I ventured into the church and realized there was some kind of prayer service going on (religious folks, sorry if that’s the wrong phrase, I’m not familiar!). I stayed and walked around the church, listening to the sermon (is that the right word??) going on in French and gaping up at the impressive ceilings. The church was beautiful, and the singing and music I heard was extraordinary. I stayed and listened for some time. There were signs that instructed visitors to refrain from photography, so I don’t have pictures to show you (even though lots of dumb tourists were snapping loud selfies and recording videos. GUYS. Don’t be this kind of tourist. Who takes selfies in an active place of religious worship??), but I encourage you to look on Youtube and Google for videos and photos of the church. Just search “sacre-couer prayer service”.

After leaving the church, I felt relaxed and glad to have been inside, but… I THOUGHT YOU COULD GO UP???

I really wanted to climb to the top, but I couldn’t figure out how to get there. I started circling the church and eventually found some stairs leading into a basement with an arrow saying something like “to the top” but pointing down. Um… kay?

It had started to rain, so I carefully climbed down some damp stairs and rounded a corner, where a cranky old lady was asleep in a quiet ticket booth.

“Uh, bonjour,” I tried.

“Bonjour, mumblemumble French words.” I don’t know what she said.

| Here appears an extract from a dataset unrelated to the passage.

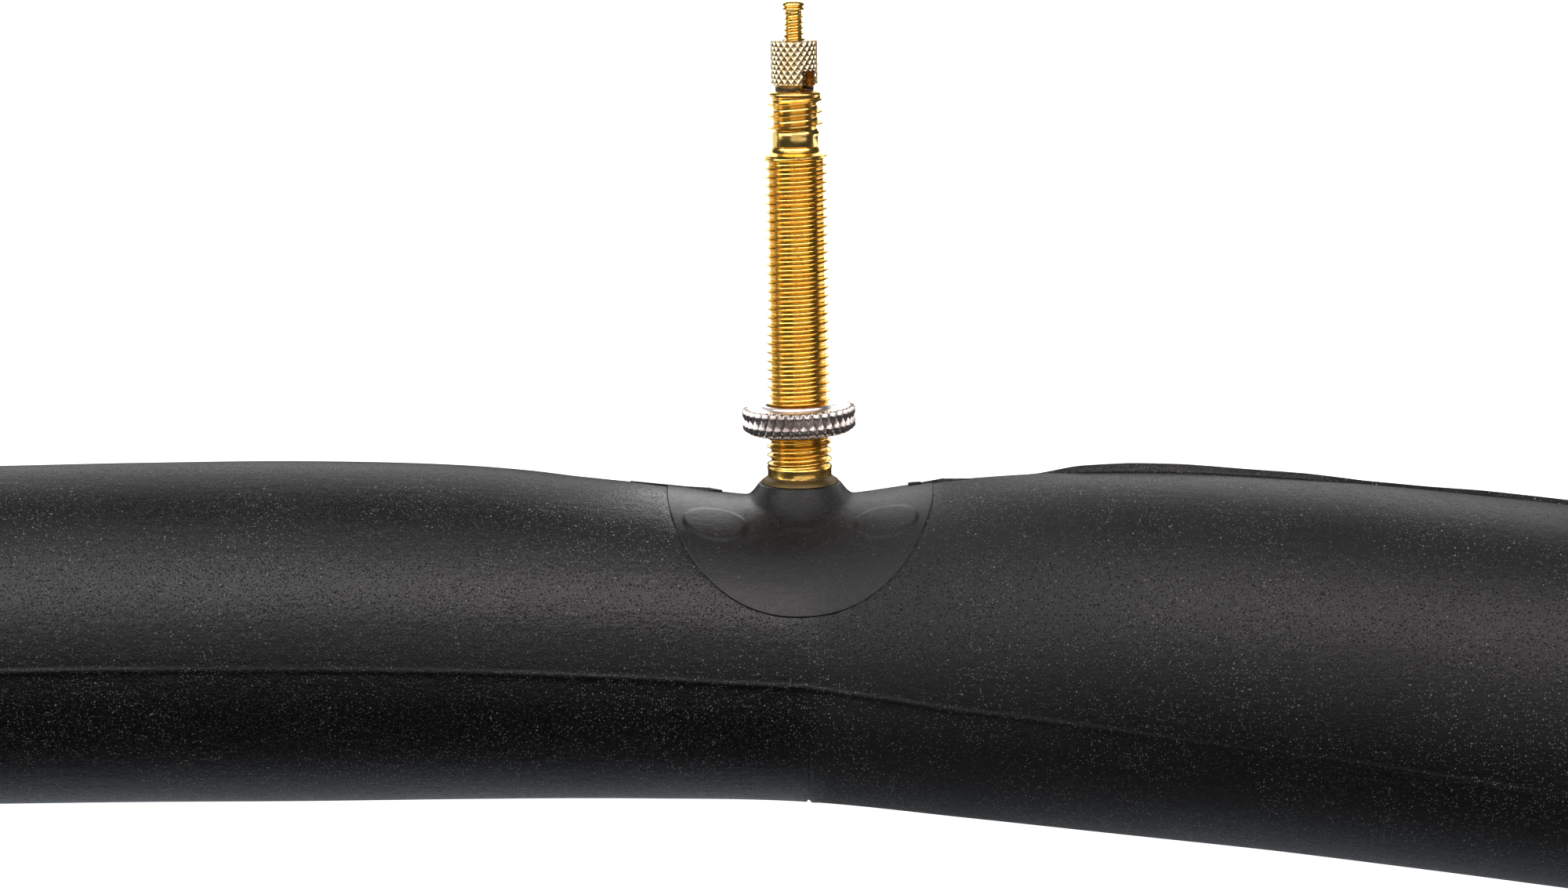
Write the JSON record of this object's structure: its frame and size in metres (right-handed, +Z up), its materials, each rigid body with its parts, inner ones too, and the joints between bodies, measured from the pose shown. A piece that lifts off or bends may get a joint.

“Un billet, s’il vous plait? The.. stairs? Pour… le top?” I never said I was good at French.

“Oui, oui, 6 euros.”

“Merci.” I start putting my debit card in the machine-

“NON.” The little old lady slams her hand down on the counter. “NONON MORE LOUD FRENCH.”

Pause. “Ok oui.”

I put my card in again. She shakes her head at me and hands me the ticket.

“Thank- Merci beaucoup.”

“Errghrgh.”

Alright, then. So I turn away from cranky old lady and push through a metal turnstile to begin my ascent. I’ve found it!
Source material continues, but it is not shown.